В этом контексте кризис современного искусства представляется всего лишь клиническим симптомом кризиса самой современности — одним из многих предвестников начинающегося распада темпоральности.

Теперь искусство не обращается к прошлому и не пытается предвидеть будущее, оно становится излюбленным способом изображения настоящего и одновременного. Столкнувшись с индустрией телеприсутствия и live передачами, современное искусство, «искусство присутствия», перестало воспроизводить мир для того, чтобы выявить его «сущность». Сначала в современной абстрактной живописи европейские художники первых послевоенных лет отказались от какой-либо фигуративности, а затем впали в другую крайность в американском гиперреализме, не говоря уж о движущихся компьютерных образах видео-арта с его делокализованными инсталляциями и «искусстве движущихся картинок», с XIX века представленном кинематографом. Вернемся, однако, к самому телу, его действительному присутствию в театре и современном танце в эпоху становления виртуальной реальности. Интересно, что здесь проблема времени стала актуальной темой и породила новые формы театрального представления.

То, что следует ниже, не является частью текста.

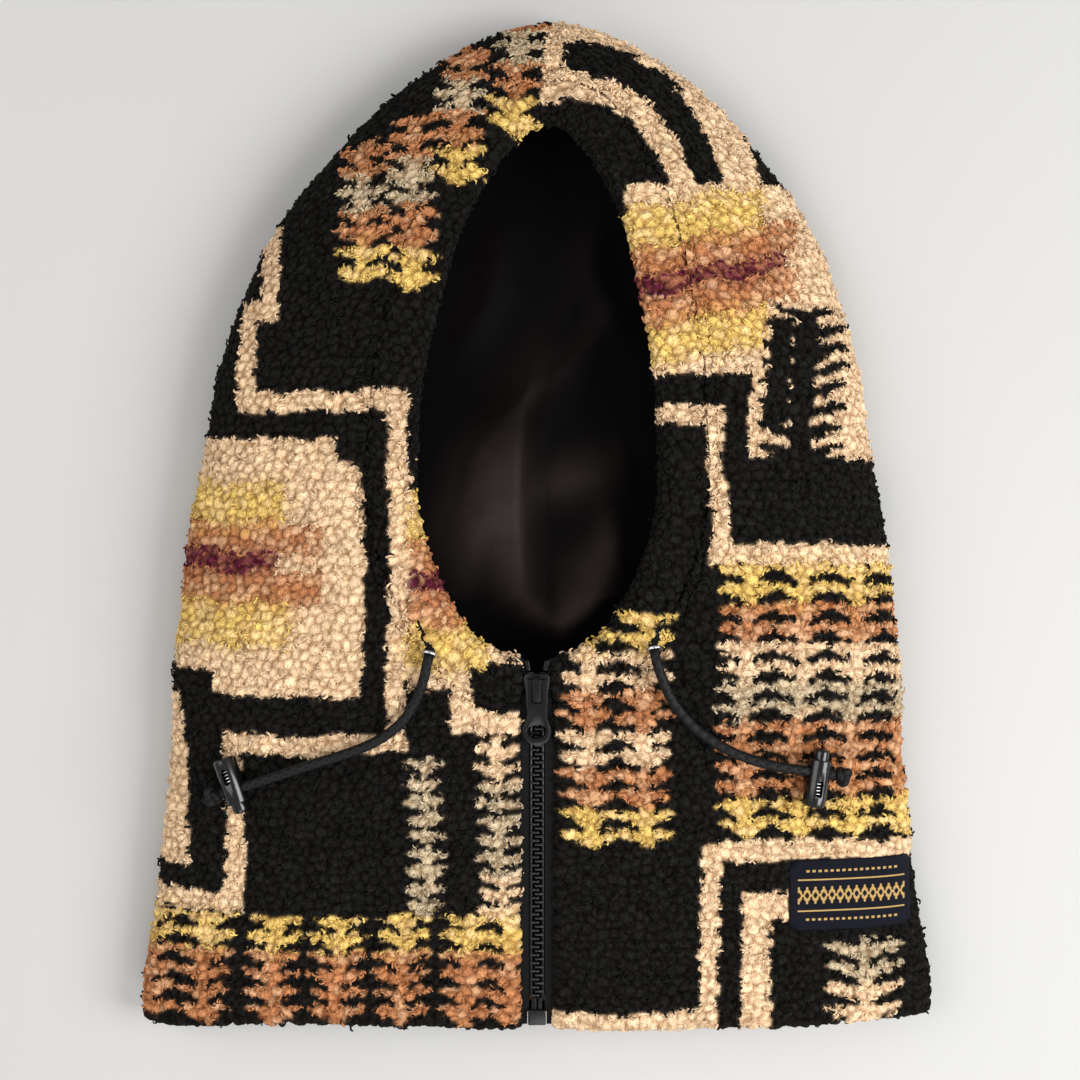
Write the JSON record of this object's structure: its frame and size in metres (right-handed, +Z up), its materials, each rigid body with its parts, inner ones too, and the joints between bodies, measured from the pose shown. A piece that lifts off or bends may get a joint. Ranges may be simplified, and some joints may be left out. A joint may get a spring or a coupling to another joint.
{
  "type": "zip-front hooded balaclava",
  "caption": "Hooded balaclava in curly pile fleece with a velour lining, a front zip, a teardrop face opening and a drawcord held by barrel cord locks.",
  "frame": {"origin": "on the surface the hood lies on, under the middle of its outline", "axes": "+X to the viewer's right with the face opening up, +Y from the hem to the crown, +Z up out of the front"},
  "size_m": [0.3398, 0.4276, 0.0561],
  "materials": {
    "curly_pile": "curly pile fleece in black, cream, yellow, rust and burgundy",
    "velour": "black short-pile velour with a soft sheen",
    "cord": "black braided elastic cord",
    "dark_metal": "dark plated metal",
    "zip_plastic": "black moulded plastic and lacquered metal, satin",
    "zip_tape": "black woven zip tape",
    "lock_plastic": "black glossy moulded plastic",
    "label_weave": "navy woven label with thin gold lines"
  },
  "bodies": {
    "hood": {"shell_left": "curly_pile", "shell_right": "curly_pile", "lining_left": "velour", "lining_right": "velour", "face_channel_left": "curly_pile", "face_channel_right": "curly_pile", "drawcord_in_channel": "cord", "drawcord_end_left": "cord", "drawcord_end_right": "cord", "cord_knot_left": "cord", "cord_knot_right": "cord", "eyelet_left": "dark_metal", "eyelet_right": "dark_metal", "zip_tape_left": "zip_tape", "zip_tape_right": "zip_tape", "zip_teeth_left": "zip_plastic", "zip_teeth_right": "zip_plastic", "zip_top_stop_left": "zip_plastic", "zip_top_stop_right": "zip_plastic", "zip_pin": "zip_plastic", "zip_box": "zip_plastic", "woven_label": "label_weave"},
    "slider": {"zip_slider": "zip_plastic"},
    "pull": {"zip_pull": "zip_plastic"},
    "lock_left": {"cord_lock_barrel_left": "lock_plastic", "cord_lock_spring_left": "dark_metal"},
    "plunger_left": {"cord_lock_plunger_left": "lock_plastic"},
    "lock_right": {"cord_lock_barrel_right": "lock_plastic", "cord_lock_spring_right": "dark_metal"},
    "plunger_right": {"cord_lock_plunger_right": "lock_plastic"}
  },
  "joints": [
    {"name": "zip_slide", "type": "slide", "parent": "hood", "child": "slider", "axis": [0, -0.996, -0.0896], "range_m": [0, 0.1295], "deforming": ["zip_teeth_left", "zip_teeth_right"]},
    {"name": "pull_hinge", "type": "hinge", "parent": "slider", "child": "pull", "pos_m": [0, -0.06792, 0.04886], "axis": [-1, 0, 0], "range_deg": [0, 165]},
    {"name": "lock_slide_left", "type": "slide", "parent": "hood", "child": "lock_left", "axis": [0.9323, 0.3218, 0.165], "range_m": [0, 0.018]},
    {"name": "plunger_press_left", "type": "slide", "parent": "lock_left", "child": "plunger_left", "axis": [-0.3262, 0.9453, 0], "range_m": [0, 0.0026], "stiffness_N_per_m": 300, "springref_m": -0.004, "deforming": ["cord_lock_spring_left"]},
    {"name": "lock_slide_right", "type": "slide", "parent": "hood", "child": "lock_right", "axis": [-0.9771, 0.1578, 0.1428], "range_m": [0, 0.01]},
    {"name": "plunger_press_right", "type": "slide", "parent": "lock_right", "child": "plunger_right", "axis": [-0.1595, -0.9872, 0], "range_m": [0, 0.0026], "stiffness_N_per_m": 300, "springref_m": -0.004, "deforming": ["cord_lock_spring_right"]}
  ]
}
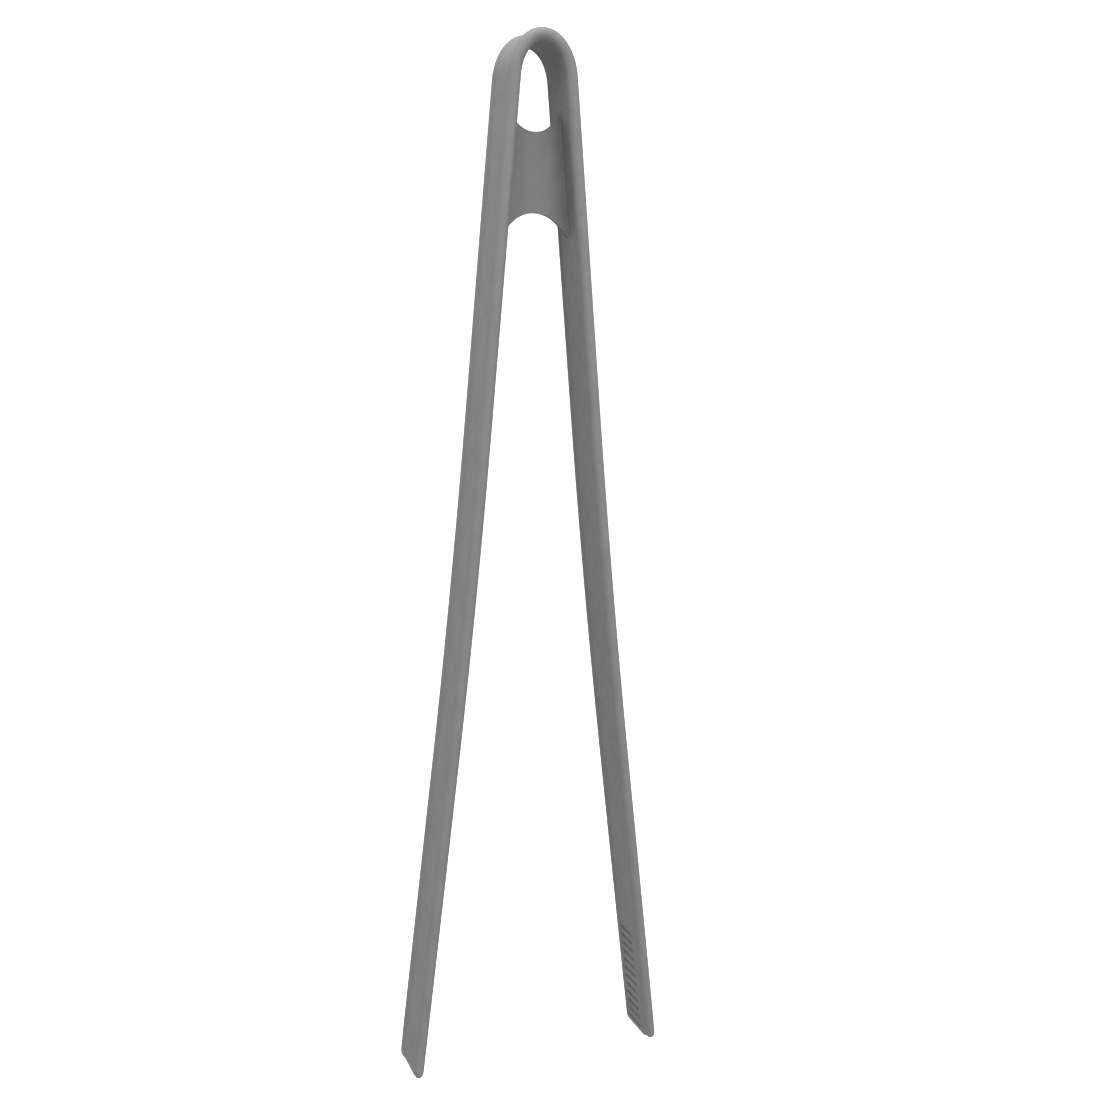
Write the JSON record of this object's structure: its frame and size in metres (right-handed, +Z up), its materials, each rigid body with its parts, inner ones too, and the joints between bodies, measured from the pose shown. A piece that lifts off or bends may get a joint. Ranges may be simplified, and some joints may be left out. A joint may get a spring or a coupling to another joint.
{
  "type": "hairpin kitchen tongs",
  "caption": "Sprung hairpin tongs: one bent spring strip in a silicone moulding, with a hanging eye in the bow and ribbed grip tips.",
  "frame": {"origin": "the point where a hook bears, under the middle of the bow, midway across the strip", "axes": "+Z up with the bow at the top and the arms hanging down, +X from the left arm to the right arm, Y across the strip's width"},
  "size_m": [0.075, 0.0174, 0.2902],
  "materials": {
    "silicone": "matte",
    "spring_steel": "satin"
  },
  "bodies": {
    "head": {"bow_cover": "silicone", "spring_bow": "spring_steel", "web": "silicone", "left_flex_spring": "spring_steel", "left_flex_cover": "silicone", "right_flex_spring": "spring_steel", "right_flex_cover": "silicone"},
    "left_arm": {"left_arm_cover": "silicone", "left_blade": "spring_steel", "left_grip_tip": "silicone"},
    "right_arm": {"right_arm_cover": "silicone", "right_blade": "spring_steel", "right_grip_tip": "silicone"}
  },
  "joints": [
    {"name": "left_arm_flex", "type": "hinge", "parent": "head", "child": "left_arm", "pos_m": [-0.01344, 0, -0.07237], "axis": [0, -1, 0], "range_deg": [-3.5, 9.1], "stiffness_Nm_per_rad": 3, "deforming": ["left_flex_spring", "left_flex_cover"]},
    {"name": "right_arm_flex", "type": "hinge", "parent": "head", "child": "right_arm", "pos_m": [0.01344, 0, -0.07237], "axis": [0, 1, 0], "range_deg": [-3.5, 9.1], "stiffness_Nm_per_rad": 3, "deforming": ["right_flex_spring", "right_flex_cover"]}
  ]
}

Историчность, одна из форм «сжатия времени», ныне сведена к нулю — она стала простым «цитированием», растворяющимся остатком, где временная последовательность развертывается в «present continueli», непреходящем настоящем…

«Произошла утрата основополагающего элемента театрального действа — единства времени, — представленного началом, серединой и концом», — пишет Ганс-Тиз Леманн, авторитет в современном театроведении. И добавляет: «Таким образом, между публикой и актерами устанавливается время соучастия. Может статься, что действительная длительность вообще перестанет развертываться и все события подвиснут, жестко привязанные к непосредственному настоящему…» «Здесь» больше не существует, все существует «сейчас», как мы заметили выше.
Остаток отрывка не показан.